W minionym tygodniu najistotniejszym dla złota wydarzeniem był gwałtowny spadek ceny, który zaobserwować mogliśmy w nocy z niedzieli na poniedziałek. Dla rynków zaś, najbardziej kluczową kwestią okazały się dane z amerykańskiego rynku pracy.
W piątek 6 sierpnia spłynęły optymistyczne dane z amerykańskiego rynku pracy. W lipcu utworzono w USA 943 tys. pozarolniczych miejsc pracy. To więcej niż zakładały prognozy (870 tys.), zatem niemal od razu pojawiły się spekulacje na temat tego, czy FED zacznie w końcu podejmować jakieś działania w walce z inflacją.

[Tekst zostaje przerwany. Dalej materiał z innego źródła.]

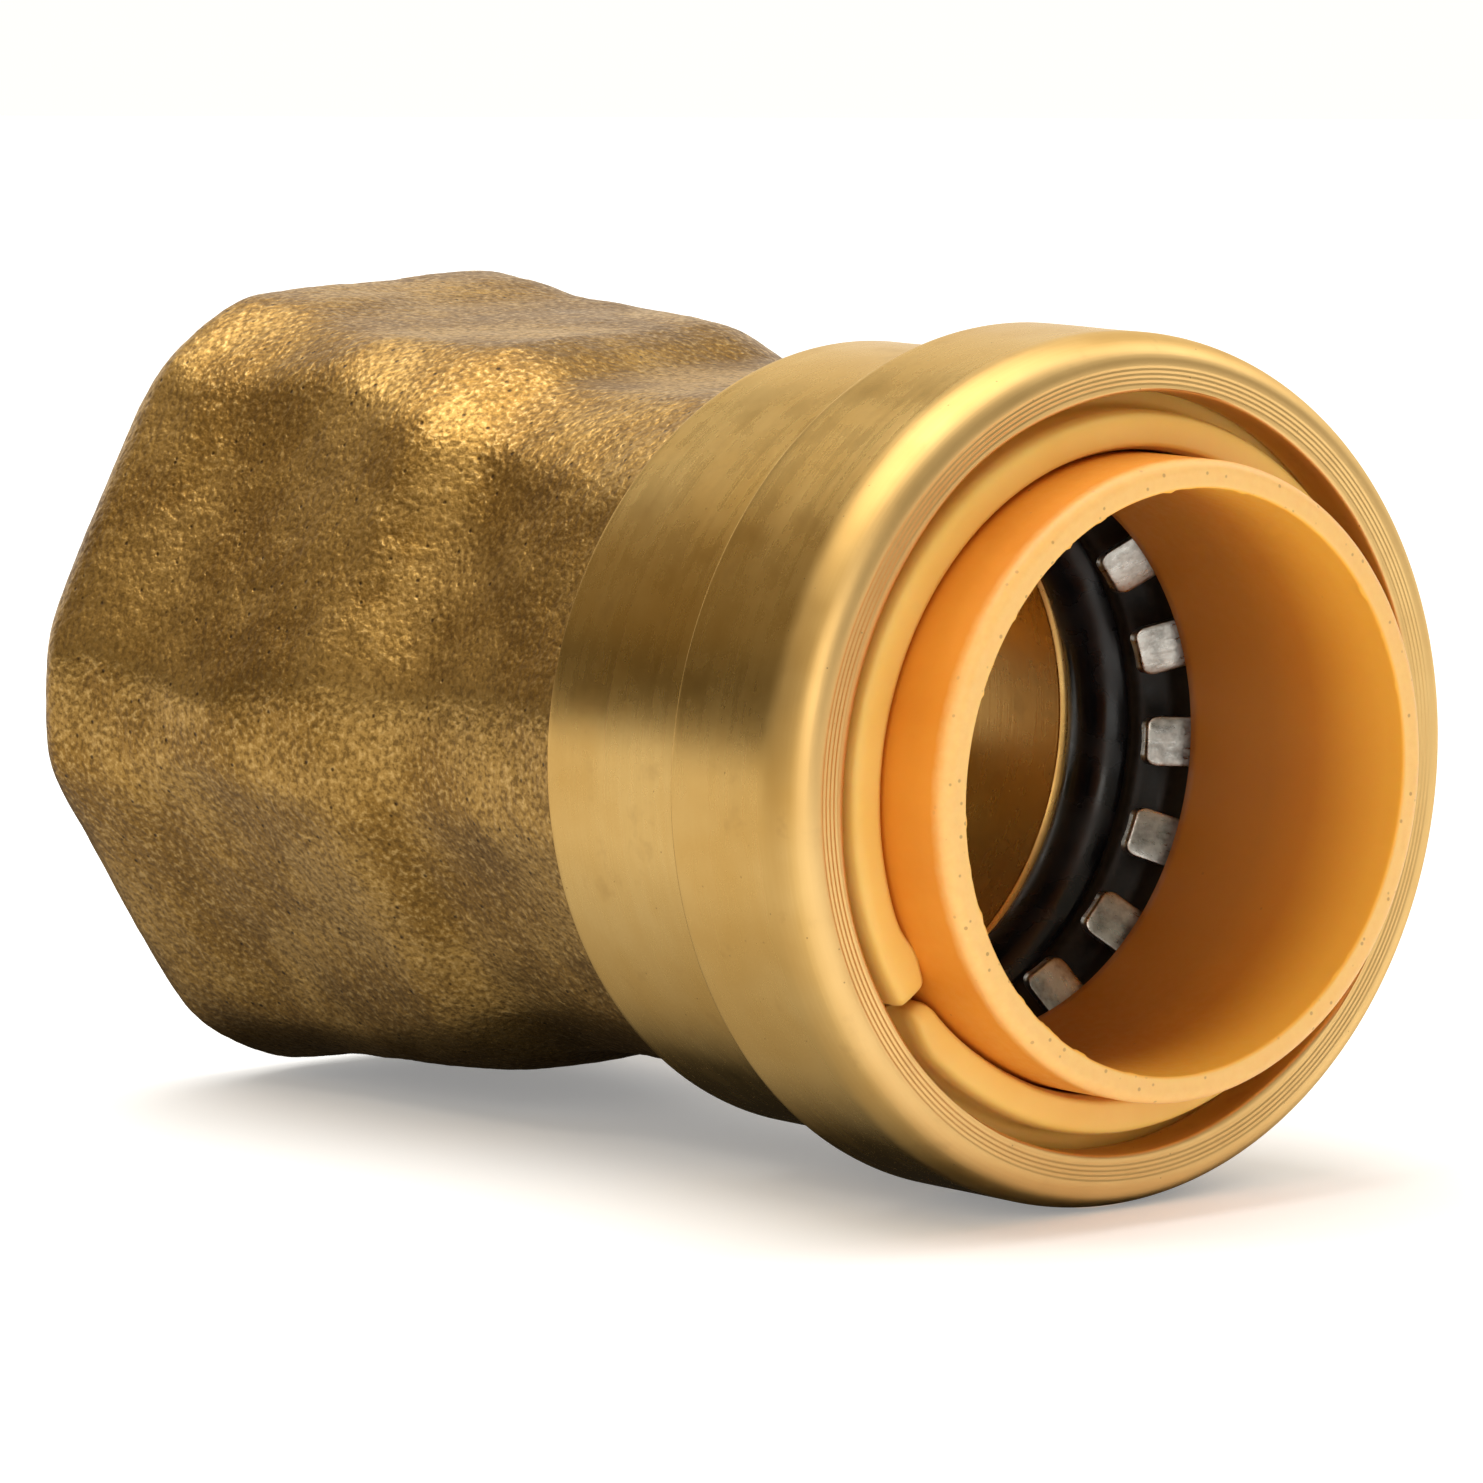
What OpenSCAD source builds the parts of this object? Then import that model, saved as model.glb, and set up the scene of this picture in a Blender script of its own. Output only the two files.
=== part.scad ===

Te perspektywy umocniły nieco dolara i sprawiły, że cena złota zanurkowała z ok. 1 800 USD za uncję do 1 760 USD. Jednak był to nie wszystko. W nocy z niedzieli na poniedziałek, w czasie sesji azjatyckiej ktoś sprzedał 24 tys. kontraktów terminowych na złoto o wartości 4 mld USD. Operacja ta spowodowała dalszy spadek ceny złota oraz uruchomienie „stop lossów”, a więc automatycznych zleceń sprzedaży, które również wpłynęły na spadek ceny. Ostatecznie spadki zatrzymały się na ok. 1 690 USD.
Zdaniem wielu komentatorów rynku wyglądało to na zaplanowaną operację, która odbyła się „w cieniu” piątkowych spadków. Być może ktoś chciał się pozbyć pozycji krótkich, a być może chodziło o sprzedaż papierowego złota, obniżenie ceny i zakup fizycznego. Z uwagi na fakt, że takie wydarzenia w historii miały już miejsce, cień podejrzenia w pierwszej kolejności padł na banki inwestycyjne – kilka z nich w przeszłości zapłaciło duże kary za manipulacje na rynku złota i srebra.
W ciągu tygodnia złoto odzyskiwało straty, a w piątek zbliżyło się do poziomu 1 780 USD. Z uwagi na utrzymującą się wysoką inflację, złoto fizyczne cieszy się dużym powodzeniem, a spadki zostały w pełni wykorzystane przez kupujących.
Czy to już powrót do normalności?
Wiele osób może zadać sobie pytanie, czy skoro złoto drożeje, gdy sytuacja gospodarcza jest zła, a tanieje, gdy się poprawia, to czy mamy przed sobą koniec problemów? Sytuacja nie jest jednoznaczna, ponieważ warunki, które stawiają banki centralne dla podwyższonych stóp (maksimum zatrudnienia, stabilna inflacja) niekoniecznie muszą być prawdziwe. Mogą być grą na czas. Banki centralne doświadczają obecnie nowego problemu, będącego następstwem masowego QE i wzrostu zadłużenia – walka z inflacją, czyli podniesienie stóp procentowych, oznaczać będzie wzrost kosztu obsługi długu, który jest dziś rekordowo duży w większości gospodarek świata.
Najpewniej inflacja jeszcze długo będzie „zjawiskiem przejściowym”, a do podniesienia stóp procentowych konieczne będzie spełnienie jeszcze wielu innych warunków, o których do tej pory nie było mowy.
Metale szlachetne
Złoto zachowuje nieustannie swój status bezpiecznej przystani. Media niejednokrotnie ferują rozmaite wyroki w związku z ceną kruszcu, jednak ostatecznie okazuje się, że cena nie jest najważniejszym czynnikiem. Szczególnie, gdy mówimy o cenie złota wyrażonej w walucie, która jest zmanipulowana.
Złoto posiada swoją wartość pozafiskalną, która wynika z faktu fizyczności oraz bycia poza systemem. Chcąc uciec od patologicznych machinacji dokonywanych w ramach czegoś, co w coraz większym stopniu przypomina nowoczesną teorię monetarną (zaciąganie długu w nieskończoność), obywatele decydują się na zakup złota, jako jedynej stałej w świecie ciągłej dynamiki. Przykładem może być Wall Street: gdybyśmy mieli na podstawie notowań amerykańskich spółek ocenić stan amerykańskiej gospodarki, moglibyśmy dojść do wniosku, że jeszcze nigdy w historii nie było tak dobrze jak teraz.